» LISTED ENTRIES
======
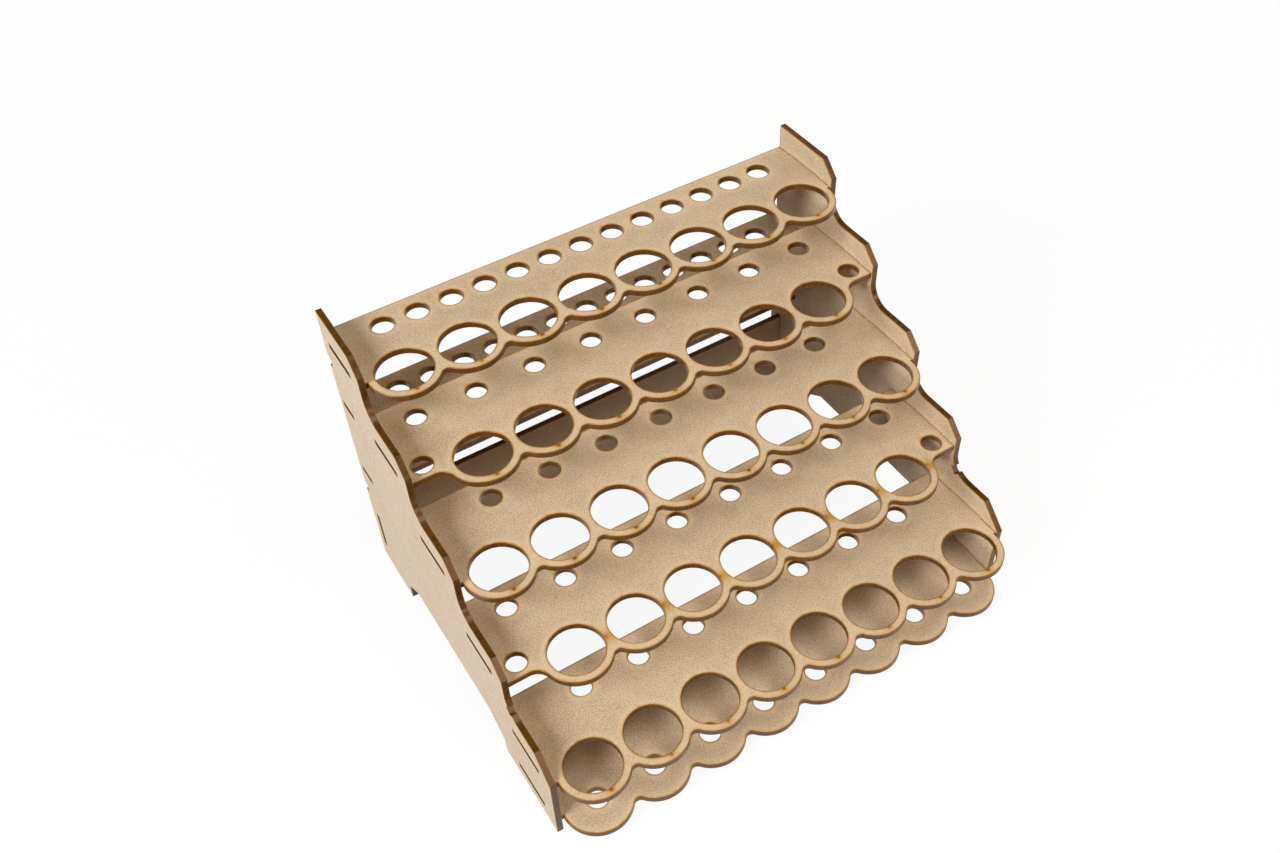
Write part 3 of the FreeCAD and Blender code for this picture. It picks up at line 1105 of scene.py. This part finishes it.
======
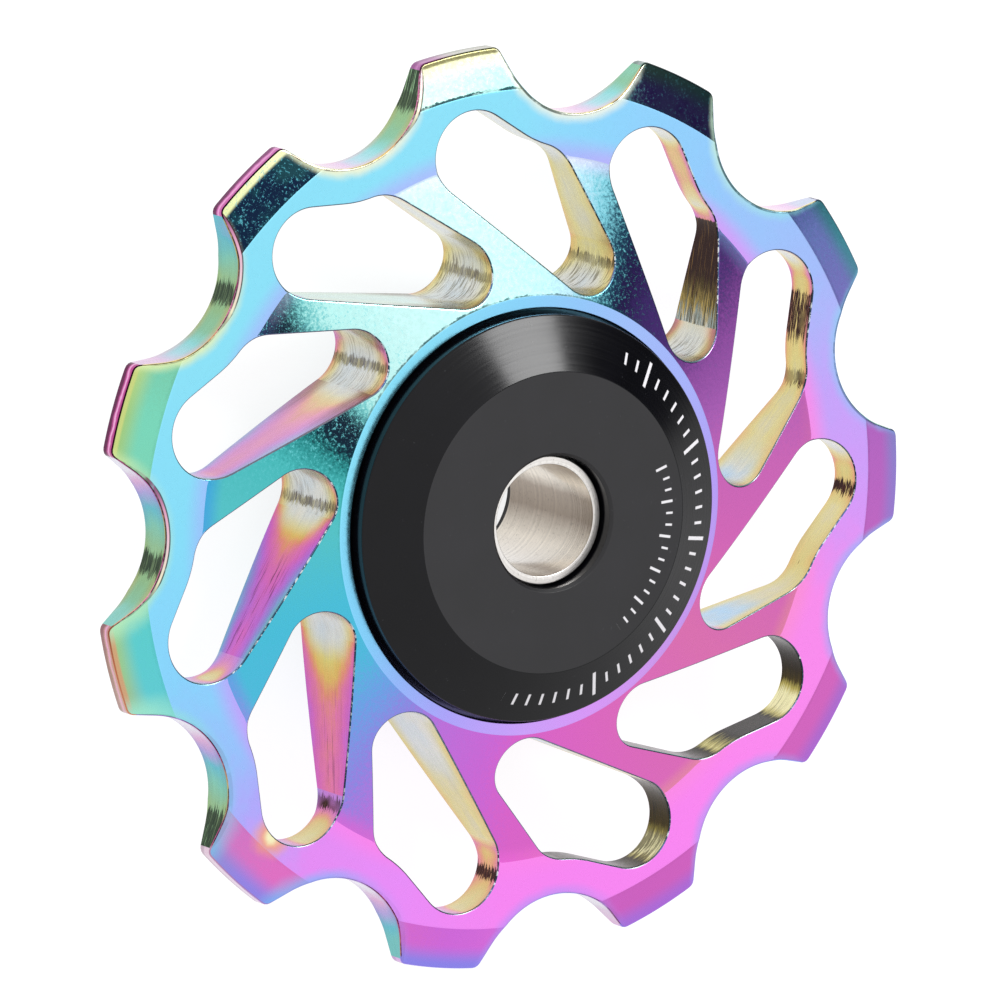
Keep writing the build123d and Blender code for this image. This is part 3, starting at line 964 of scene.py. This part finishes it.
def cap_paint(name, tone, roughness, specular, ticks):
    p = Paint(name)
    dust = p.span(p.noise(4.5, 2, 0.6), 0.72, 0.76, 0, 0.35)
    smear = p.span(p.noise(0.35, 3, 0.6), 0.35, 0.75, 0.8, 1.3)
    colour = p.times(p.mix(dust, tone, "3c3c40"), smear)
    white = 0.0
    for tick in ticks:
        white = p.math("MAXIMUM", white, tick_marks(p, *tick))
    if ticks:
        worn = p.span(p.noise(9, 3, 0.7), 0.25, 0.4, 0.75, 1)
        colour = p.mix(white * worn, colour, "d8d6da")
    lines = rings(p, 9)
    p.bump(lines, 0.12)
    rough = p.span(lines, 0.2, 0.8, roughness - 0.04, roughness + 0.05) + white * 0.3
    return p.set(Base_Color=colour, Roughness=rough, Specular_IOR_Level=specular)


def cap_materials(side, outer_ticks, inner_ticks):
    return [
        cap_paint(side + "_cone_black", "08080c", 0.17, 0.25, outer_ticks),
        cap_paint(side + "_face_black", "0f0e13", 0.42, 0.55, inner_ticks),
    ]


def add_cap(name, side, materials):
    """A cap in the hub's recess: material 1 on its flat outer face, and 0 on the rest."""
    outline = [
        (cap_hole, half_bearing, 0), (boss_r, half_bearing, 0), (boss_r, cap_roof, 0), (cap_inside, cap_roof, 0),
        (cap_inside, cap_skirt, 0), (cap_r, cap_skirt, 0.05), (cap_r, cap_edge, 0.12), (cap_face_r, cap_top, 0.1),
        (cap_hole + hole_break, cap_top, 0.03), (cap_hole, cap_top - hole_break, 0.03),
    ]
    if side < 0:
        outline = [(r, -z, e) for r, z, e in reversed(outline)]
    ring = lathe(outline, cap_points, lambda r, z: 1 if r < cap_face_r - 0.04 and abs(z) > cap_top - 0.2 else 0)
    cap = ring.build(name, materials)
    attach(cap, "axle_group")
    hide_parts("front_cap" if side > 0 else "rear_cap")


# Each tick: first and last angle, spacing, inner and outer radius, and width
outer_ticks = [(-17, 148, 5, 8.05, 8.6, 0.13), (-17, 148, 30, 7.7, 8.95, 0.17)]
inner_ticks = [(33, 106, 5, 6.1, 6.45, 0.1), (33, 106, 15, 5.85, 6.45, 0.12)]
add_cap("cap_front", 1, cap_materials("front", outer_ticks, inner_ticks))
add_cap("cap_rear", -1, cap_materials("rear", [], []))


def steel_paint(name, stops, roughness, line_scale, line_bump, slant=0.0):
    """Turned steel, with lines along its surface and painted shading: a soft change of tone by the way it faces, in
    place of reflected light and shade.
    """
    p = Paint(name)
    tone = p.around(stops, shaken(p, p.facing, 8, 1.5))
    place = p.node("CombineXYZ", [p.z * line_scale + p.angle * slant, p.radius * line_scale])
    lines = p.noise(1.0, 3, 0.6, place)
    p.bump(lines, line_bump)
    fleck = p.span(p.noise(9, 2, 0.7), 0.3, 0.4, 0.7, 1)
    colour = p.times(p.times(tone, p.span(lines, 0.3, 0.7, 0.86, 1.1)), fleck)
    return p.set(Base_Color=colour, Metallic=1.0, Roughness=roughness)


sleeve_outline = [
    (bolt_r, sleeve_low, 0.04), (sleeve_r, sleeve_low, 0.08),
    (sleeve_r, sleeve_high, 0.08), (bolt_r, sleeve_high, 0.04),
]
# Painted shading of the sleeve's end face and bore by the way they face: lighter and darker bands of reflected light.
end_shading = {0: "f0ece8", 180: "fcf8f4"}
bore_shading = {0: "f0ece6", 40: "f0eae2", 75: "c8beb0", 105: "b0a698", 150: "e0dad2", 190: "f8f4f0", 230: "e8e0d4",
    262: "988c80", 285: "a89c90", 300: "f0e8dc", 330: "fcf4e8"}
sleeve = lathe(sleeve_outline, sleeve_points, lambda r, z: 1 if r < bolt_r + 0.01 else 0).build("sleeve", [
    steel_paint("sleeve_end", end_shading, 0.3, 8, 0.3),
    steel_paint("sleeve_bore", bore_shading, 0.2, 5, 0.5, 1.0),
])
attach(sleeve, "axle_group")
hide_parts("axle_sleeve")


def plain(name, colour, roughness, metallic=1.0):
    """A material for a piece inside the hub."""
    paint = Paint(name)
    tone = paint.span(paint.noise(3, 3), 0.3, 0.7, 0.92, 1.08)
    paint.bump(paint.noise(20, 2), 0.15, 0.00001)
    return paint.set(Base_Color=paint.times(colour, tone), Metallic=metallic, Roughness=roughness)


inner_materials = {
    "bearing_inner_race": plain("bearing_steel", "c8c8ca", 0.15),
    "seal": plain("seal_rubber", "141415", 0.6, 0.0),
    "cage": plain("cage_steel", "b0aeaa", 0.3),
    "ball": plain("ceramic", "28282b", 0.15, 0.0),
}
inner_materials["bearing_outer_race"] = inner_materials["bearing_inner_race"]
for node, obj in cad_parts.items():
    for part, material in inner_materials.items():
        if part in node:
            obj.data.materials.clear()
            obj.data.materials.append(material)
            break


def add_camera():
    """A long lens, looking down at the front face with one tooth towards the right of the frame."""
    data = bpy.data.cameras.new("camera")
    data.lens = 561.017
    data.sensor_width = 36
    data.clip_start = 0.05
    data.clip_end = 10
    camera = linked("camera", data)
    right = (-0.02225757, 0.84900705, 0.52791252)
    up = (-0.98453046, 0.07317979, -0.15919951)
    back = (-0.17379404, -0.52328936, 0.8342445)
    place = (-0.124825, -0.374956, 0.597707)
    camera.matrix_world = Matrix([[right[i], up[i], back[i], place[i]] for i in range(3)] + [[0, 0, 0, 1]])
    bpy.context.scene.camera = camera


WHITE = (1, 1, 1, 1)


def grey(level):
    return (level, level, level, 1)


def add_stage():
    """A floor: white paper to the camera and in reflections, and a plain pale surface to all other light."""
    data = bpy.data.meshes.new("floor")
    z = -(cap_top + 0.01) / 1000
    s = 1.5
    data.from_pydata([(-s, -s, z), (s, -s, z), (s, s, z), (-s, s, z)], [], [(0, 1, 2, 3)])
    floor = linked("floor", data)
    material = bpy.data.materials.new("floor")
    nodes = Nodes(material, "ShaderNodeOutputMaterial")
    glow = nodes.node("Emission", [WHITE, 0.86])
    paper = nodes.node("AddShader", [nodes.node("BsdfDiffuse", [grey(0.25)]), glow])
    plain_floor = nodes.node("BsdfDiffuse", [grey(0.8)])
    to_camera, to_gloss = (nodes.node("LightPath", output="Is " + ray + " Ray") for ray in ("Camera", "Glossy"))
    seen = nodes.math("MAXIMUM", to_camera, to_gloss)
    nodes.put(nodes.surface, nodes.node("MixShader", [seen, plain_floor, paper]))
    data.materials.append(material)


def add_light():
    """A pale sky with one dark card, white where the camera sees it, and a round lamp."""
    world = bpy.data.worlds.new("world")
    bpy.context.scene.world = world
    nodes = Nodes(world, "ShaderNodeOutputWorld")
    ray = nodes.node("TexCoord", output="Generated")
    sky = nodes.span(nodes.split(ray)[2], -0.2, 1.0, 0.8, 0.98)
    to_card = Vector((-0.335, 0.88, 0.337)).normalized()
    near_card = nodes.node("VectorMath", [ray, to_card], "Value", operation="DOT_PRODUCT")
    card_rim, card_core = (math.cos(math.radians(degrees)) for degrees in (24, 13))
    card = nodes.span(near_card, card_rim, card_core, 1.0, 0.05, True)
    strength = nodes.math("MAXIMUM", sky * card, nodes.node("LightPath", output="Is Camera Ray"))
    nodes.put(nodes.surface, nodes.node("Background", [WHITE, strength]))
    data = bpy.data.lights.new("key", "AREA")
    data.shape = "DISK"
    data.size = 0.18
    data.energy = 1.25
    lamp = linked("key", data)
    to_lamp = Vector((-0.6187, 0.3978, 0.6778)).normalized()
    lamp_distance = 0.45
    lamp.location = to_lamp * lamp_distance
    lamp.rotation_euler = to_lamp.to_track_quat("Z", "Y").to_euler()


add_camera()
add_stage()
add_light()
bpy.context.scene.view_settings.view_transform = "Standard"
======
» SHORT TASK
Locate the word "finishes" in the data above. Copy every line carrying it.

» WRITTEN ANSWER
Write part 3 of the FreeCAD and Blender code for this picture. It picks up at line 1105 of scene.py. This part finishes it.
Keep writing the build123d and Blender code for this image. This is part 3, starting at line 964 of scene.py. This part finishes it.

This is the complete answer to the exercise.